Your server replies with:

  • Status: 200 OK. Any 2xx status is accepted. Redirects (3xx) are followed.
  • Header: Content-Type indicating XML, for example application/xml.
  • Body: a VoiceML document — a <Response> element wrapping zero or more VoiceML actions.

Example response

<?xml version="1.0" encoding="UTF-8"?>
<Response>
    <Input MaxDigitCount="1" NextUri="/menu">
        <Say>Press 1 for sales, 2 for support, or 3 for everything else.</Say>
    </Input>
</Response>

Failure handling

A non-2xx response, a network failure, or a body that cannot be parsed as VoiceML is treated as a failure. Cloud Voice will try the next handler URI (if multiple are configured) and then retry.
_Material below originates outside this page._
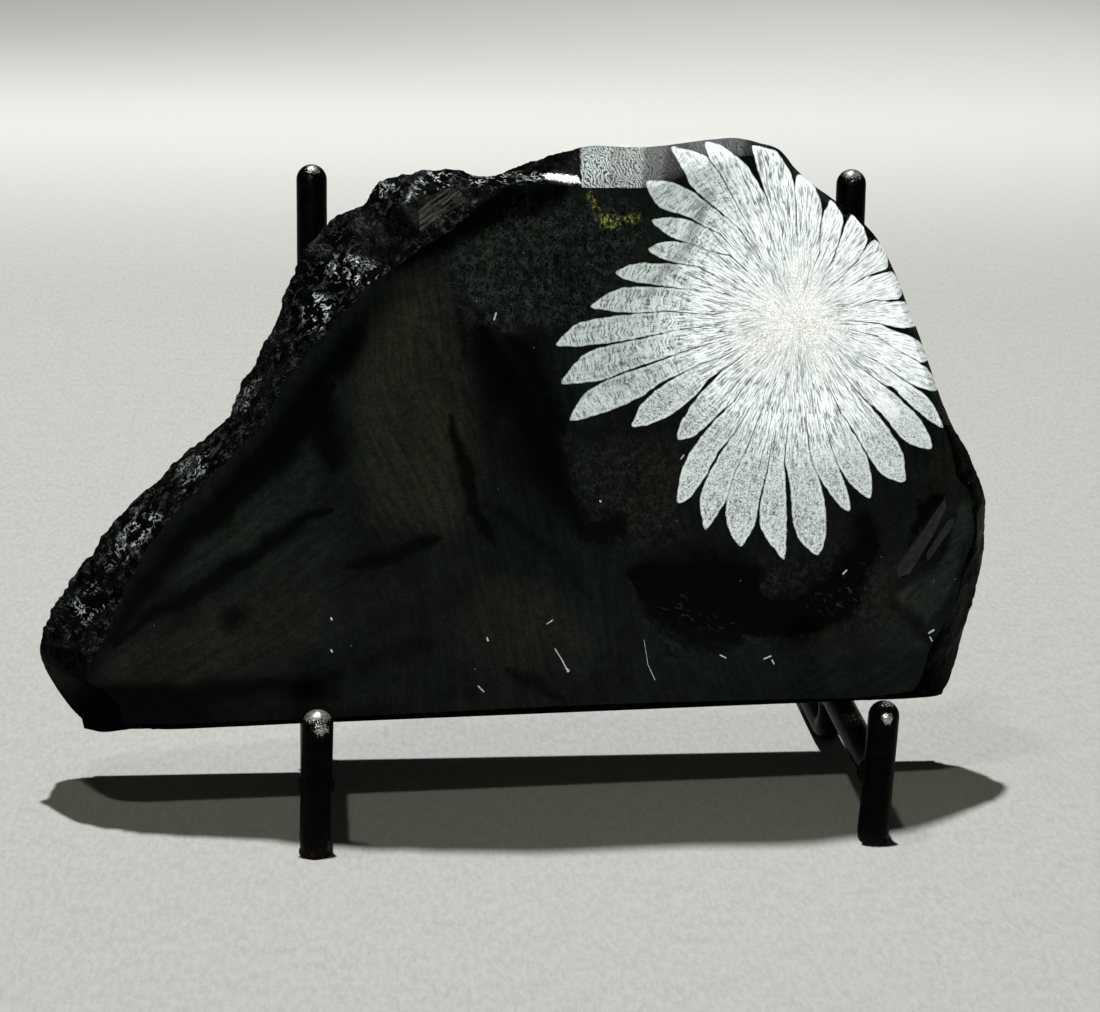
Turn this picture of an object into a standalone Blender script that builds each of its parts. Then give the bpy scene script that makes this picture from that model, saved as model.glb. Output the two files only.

The retry schedule is the same as for voice webhooks — see Webhooks → Response.

Lifecycle

A typical call goes through this loop:

  1. An event triggers the first request — an incoming call arrives, or an outgoing call created via the API reaches the point where it needs instructions.
  2. Cloud Voice POSTs a CallRequest to the first handler URI. parameters is empty.
  3. Your server replies 200 OK with a <Response> document.
  4. Cloud Voice executes the actions in order.
  5. When an action with a NextUri finishes, Cloud Voice POSTs the next CallRequest. parameters contains the return values from the action that just completed.
  6. If execution reaches the end of the document without a NextUri or other continuation, there may be no further CallRequest; the call flow ends after the final action completes.

Cookies

VoiceML requests maintain cookies on the controlling call. You can use cookies to easily maintain state in a conversation by either setting cookies directly, or using the in-built session state in your programming language or framework of choice.